To point 2: I write out ideas, lines of description, and quotations on lines 3×5 inch notecards. I do this all by hand, typically using a ballpoint pen. (I mark passages in library books in pencil, obviously.) Then, I label them, alphabetize them, and file them. All manually. Typing might take less time, but the time (and effort) is part of the point. When I flip back through the book looking for my marks around useful passages, I have to keep in mind that I’m going to have to write out whatever I end up keeping by hand. Since I want to be able to use the notes later, they have to be neat, which requires care and time. I can only go so long before my hand gets tired and my handwriting starts suffering. Each card, then, already represents a decision: it costs time and effort (and a card and some ink) to make each card, and that means that I don’t copy down everything I mark. Just particularly useful or well-put lines that will fit on one side (sometimes a bit on the back) of one index card.
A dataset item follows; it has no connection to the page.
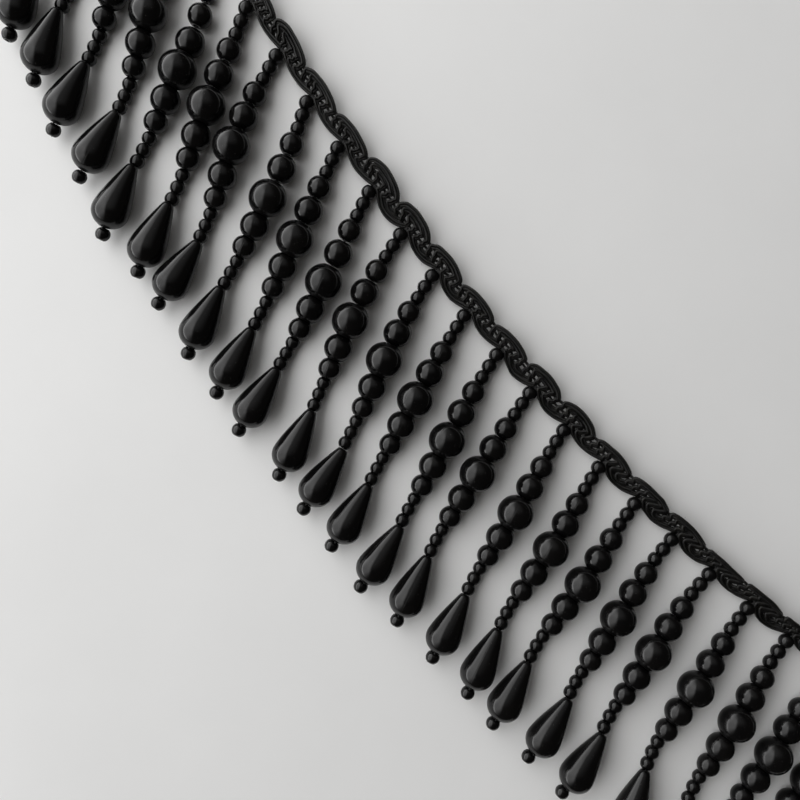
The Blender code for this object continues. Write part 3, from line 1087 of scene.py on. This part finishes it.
def panel_glow(nodes):
    """Strength of the softbox over its face."""
    (x_low, x_high), (y_low, y_high) = PANEL_SPAN
    face = nodes.new("ShaderNodeNewGeometry").outputs["Parametric"]
    split = nodes.new("ShaderNodeSeparateXYZ", {"Vector": face})
    x = nodes.math("MULTIPLY_ADD", split.outputs["X"], x_high - x_low, x_low)
    y = nodes.math("MULTIPLY_ADD", split.outputs["Y"], y_low - y_high, y_high)
    reach = nodes.math("SQRT", nodes.add(nodes.times(x, x), nodes.times(y, y)))
    turn = nodes.times(nodes.math("ARCTAN2", y, nodes.times(x, -1.0)), 360.0 / TAU)

    left = nodes.fade(nodes.math("MULTIPLY_ADD", y, LEFT_SKEW, x), *LEFT_FADE)
    lower = nodes.fade(turn, *LOWER_FADE)
    upper = nodes.fade(turn, *UPPER_FADE)
    off = nodes.math("DIVIDE", nodes.add(turn, -BEAM_TURN), BEAM_WIDTH)
    beam = nodes.math("POWER", math.e, nodes.times(nodes.times(off, off), -1.0))
    far = nodes.fade(reach, *BEAM_FADE)
    level = nodes.math("MULTIPLY_ADD", far, BEAM_FAR, BEAM_NEAR)
    level = nodes.math("MULTIPLY_ADD", beam, level, 1.0)
    key = nodes.times(nodes.times(level, left), nodes.times(lower, upper))
    fill = nodes.times(nodes.fade(y, *FILL_DOWN_FADE), FILL)
    fill = nodes.times(nodes.fade(x, *FILL_RIGHT_FADE), fill)
    rim = nodes.times(nodes.times(nodes.fade(reach, *RIM_FADE), RIM),
                      nodes.times(nodes.fade(turn, *RIM_LOWER_FADE), upper))
    return nodes.math("MAXIMUM", key, nodes.math("MAXIMUM", fill, rim))


def build_panel():
    """Large soft panel overhead, lit from the view's left to its upper left."""
    right = camera_axes()[0]
    right = Vector((right.x, right.y, 0)).normalized()
    down = Vector((0, 0, 1)).cross(right) * -1
    (x_low, x_high), (y_low, y_high) = PANEL_SPAN
    light = bpy.data.lights.new("softbox", "AREA")
    light.shape = "RECTANGLE"
    light.size = (x_high - x_low) * PANEL_HEIGHT * MM
    light.size_y = (y_high - y_low) * PANEL_HEIGHT * MM
    light.energy = light.size * light.size_y * math.pi * PANEL_STRENGTH
    light.use_nodes = True
    nodes = Nodes(light.node_tree)
    nodes.feed(light.node_tree.nodes["Emission"], {"Strength": panel_glow(nodes)})
    panel = bpy.data.objects.new("softbox", light)
    bpy.context.scene.collection.objects.link(panel)
    panel.visible_camera = False
    middle = (Vector((*CAMERA_AT, PANEL_HEIGHT)) + SHIFT
              + (right * (x_low + x_high) + down * (y_low + y_high)) * PANEL_HEIGHT / 2) * MM
    facing = Matrix((right, -down, Vector((0, 0, 1)))).transposed().to_4x4()
    panel.matrix_world = Matrix.Translation(middle) @ facing


ROOM_COLOUR, ROOM_STRENGTH = (1.0, 0.93, 0.86, 1.0), 0.045
BACKDROP_COLOUR = (0.62, 0.62, 0.61, 1.0)


def build_world():
    """Faint warm light from the room, and a plain pale backdrop past the floor."""
    world = bpy.data.worlds.new("studio")
    bpy.context.scene.world = world
    world.use_nodes = True
    nodes = Nodes(world.node_tree)
    room = world.node_tree.nodes["Background"]
    nodes.feed(room, {"Color": ROOM_COLOUR, "Strength": ROOM_STRENGTH})
    backdrop = nodes.new("ShaderNodeBackground", {"Color": BACKDROP_COLOUR})
    seen = nodes.new("ShaderNodeLightPath").outputs["Is Camera Ray"]
    mix = nodes.new("ShaderNodeMixShader", {0: seen, 1: room.outputs[0], 2: backdrop.outputs[0]})
    nodes.feed(world.node_tree.nodes["World Output"], {"Surface": mix.outputs[0]})


FLOOR_HALF = 3.0  # metres
FLOOR_GAP = 0.00002  # below the beads that rest on it


def build_floor():
    """Wide plain floor under the trim."""
    half = FLOOR_HALF
    mesh = bpy.data.meshes.new("floor")
    mesh.from_pydata([(-half, -half, 0), (half, -half, 0), (half, half, 0), (-half, half, 0)],
                     [], [(0, 1, 2, 3)])
    mesh.materials.append(floor_material())
    floor = bpy.data.objects.new("floor", mesh)
    floor.location.z = -FLOOR_GAP
    bpy.context.scene.collection.objects.link(floor)


def main():
    """Sets the stage, then dresses the braid and every tassel."""
    build_camera()
    build_panel()
    build_world()
    build_floor()
    cord = cord_material()
    thread = thread_material()
    beads = bead_material()
    ends = [build_braid_end(rank, cord) for rank in range(3)]
    for end in ends:
        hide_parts("braid")
    extras = [build_lay_cords(cord), build_stitches(thread), build_fibres(thread)]
    for piece in ends + extras:
        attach(piece, "root")
    for number, lay in enumerate(LAYS):
        build_tassel(number, lay, beads, thread)
    settings = bpy.context.scene.view_settings
    settings.view_transform = "Standard"
    settings.look = "None"


main()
This doesn’t include the labeling, keeping track of topics on the backs of bibliography cards, filing, and refilling after using the cards. I’ve put physical effort into the system and it takes up physical space as a collection of discrete objects, meaning that using it feels much more “real” than reading highlighted text from a pdf. It also makes the cards easier to manipulate, and since the quotations are already the result of some level of discernment (whether they are worth the effort or not), I feel confident that I won’t be wading through repetition or stuff that doesn’t really matter. Plus rearranging index cards makes much more tactile sense to me. Plus, they never need to be charged.


That’s all for now. I’m working on getting into a regular posting schedule, at least over the semester. I’m anticipating the index card series to take me a fair bit to plan, draft, and prepare (including pictures!), but I’ll shoot for having part 1 up later this coming week.